When a shard times out during search execution, Elasticsearch can return partial results instead of failing the entire request. This behavior is controlled by allow_partial_search_results, which defaults to true. When enabled, timed-out shards return empty hits, and the response includes "timed_out": true along with a _shards.failed count. The coordinating node merges whatever it received and returns that to the client. This can mask overload - if your application does not check for timed_out or _shards.failed in responses, you may silently serve incomplete results during high load. Set allow_partial_search_results: false in environments where partial data is unacceptable.

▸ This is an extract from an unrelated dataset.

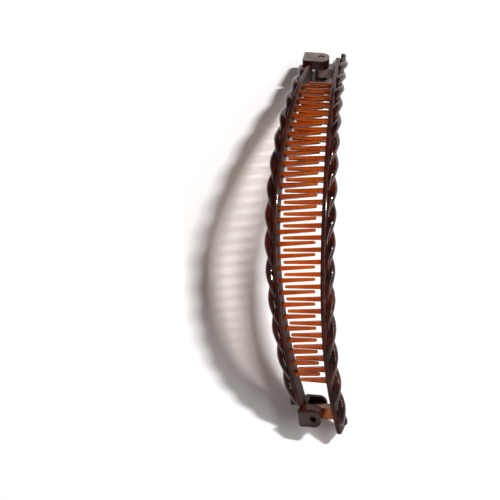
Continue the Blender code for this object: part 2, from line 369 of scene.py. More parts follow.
class Clouding(ShaderGroup):
    """Cloudy mottling of cast tortoiseshell: a soft mask from 0 to 1 over the surface."""

    name = "clouding"
    inputs = (("Scale", 120.0), ("Detail", 3.0), ("Edge", 0.5))
    outputs = ("Mask",)
    stir_scale = 60.0
    stir_reach = 0.006
    clear_below = 0.35

    def fill(self, tree: Tree) -> None:
        """Noise, stirred by a second noise, and sharpened a little.

        Args:
            tree: the group.
        """
        source = tree.nodes.new("NodeGroupInput")
        target = tree.nodes.new("NodeGroupOutput")
        coordinates = tree.nodes.new("ShaderNodeTexCoord")
        stir = tree.nodes.new("ShaderNodeTexNoise")
        stir.inputs["Scale"].default_value = self.stir_scale
        shifted = add_maths(tree, "ShaderNodeVectorMath", "MULTIPLY_ADD")
        shifted.inputs[1].default_value = (self.stir_reach, self.stir_reach, self.stir_reach)
        cloud = tree.nodes.new("ShaderNodeTexNoise")
        levels = add_range(tree, self.clear_below, 1.0)
        join = tree.links.new
        join(coordinates.outputs["Object"], stir.inputs["Vector"])
        join(stir.outputs["Color"], shifted.inputs[0])
        join(coordinates.outputs["Object"], shifted.inputs[2])
        join(shifted.outputs["Vector"], cloud.inputs["Vector"])
        join(source.outputs["Scale"], cloud.inputs["Scale"])
        join(source.outputs["Detail"], cloud.inputs["Detail"])
        join(cloud.outputs["Fac"], levels.inputs["Value"])
        join(source.outputs["Edge"], levels.inputs["From Max"])
        join(levels.outputs["Result"], target.inputs["Mask"])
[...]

The timeout parameter on search requests (e.g., "timeout": "5s") is applied at the shard level during the scatter phase. The coordinating node itself does not enforce an independent timeout on the overall reduce/gather phase. If the reduce is slow due to massive aggregation merges, there is no built-in cap on that duration. To protect against runaway coordination, use the search.default_search_timeout cluster setting and deploy coordinating nodes with enough headroom to handle your worst-case reduce scenarios.